• [Given exercise]: Write out the listing below again, precisely as it is given.

• [Information supplied]:
______________________________
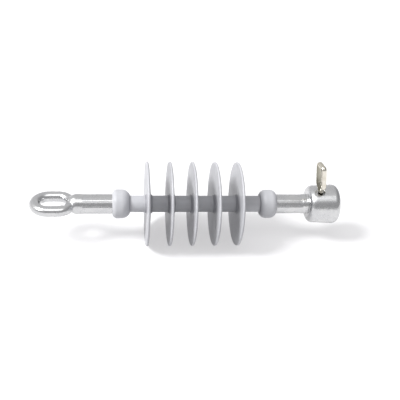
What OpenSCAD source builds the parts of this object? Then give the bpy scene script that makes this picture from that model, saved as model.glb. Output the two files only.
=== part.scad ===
// Long-rod suspension insulator. A glass fibre rod carries the pull between two steel
// end fittings. A rubber sheath with five weather sheds covers the rod, a rubber collar
// seals each fitting, and a split pin locks the ball in the socket.
// The insulator lies along X on the rims of its sheds, the eye at -X, the socket at +X.

/* [Overall] */
// Length from the tip of the eye to the face of the socket
total_length = 440; // [436:1:480]

/* [Core and sheath] */
// Diameter of the glass fibre rod
rod_d = 18; // [16:0.5:18]
// Outside diameter of the rubber sheath
sheath_d = 23.6; // [23:0.1:24]

/* [Sheds] */
// Number of weather sheds
shed_count = 5; // [3:1:5]
// Outside diameter of a shed
shed_d = 120; // [90:1:130]
// Distance from one shed to the next
shed_pitch = 32.2; // [26:0.1:33]
// Place of the middle of the row of shed rims
shed_row_x = 6.9; // [2:0.1:12]
// Thickness of a shed at its rim
shed_rim_t = 3.2; // [2.4:0.1:4]

/* [Collars] */
// Outside diameter of the two sealing collars
collar_d = 41; // [39:0.5:45]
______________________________
• [Worked answer]:
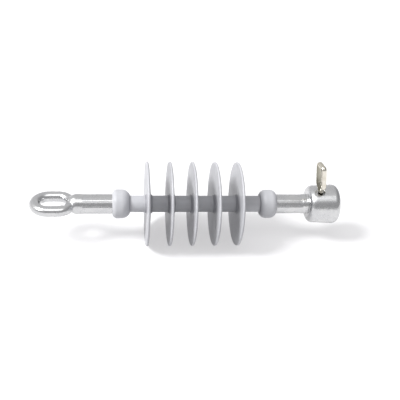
What OpenSCAD source builds the parts of this object? Then give the bpy scene script that makes this picture from that model, saved as model.glb. Output the two files only.
=== part.scad ===
// Long-rod suspension insulator. A glass fibre rod carries the pull between two steel
// end fittings. A rubber sheath with five weather sheds covers the rod, a rubber collar
// seals each fitting, and a split pin locks the ball in the socket.
// The insulator lies along X on the rims of its sheds, the eye at -X, the socket at +X.

/* [Overall] */
// Length from the tip of the eye to the face of the socket
total_length = 440; // [436:1:480]

/* [Core and sheath] */
// Diameter of the glass fibre rod
rod_d = 18; // [16:0.5:18]
// Outside diameter of the rubber sheath
sheath_d = 23.6; // [23:0.1:24]

/* [Sheds] */
// Number of weather sheds
shed_count = 5; // [3:1:5]
// Outside diameter of a shed
shed_d = 120; // [90:1:130]
// Distance from one shed to the next
shed_pitch = 32.2; // [26:0.1:33]
// Place of the middle of the row of shed rims
shed_row_x = 6.9; // [2:0.1:12]
// Thickness of a shed at its rim
shed_rim_t = 3.2; // [2.4:0.1:4]

/* [Collars] */
// Outside diameter of the two sealing collars
collar_d = 41; // [39:0.5:45]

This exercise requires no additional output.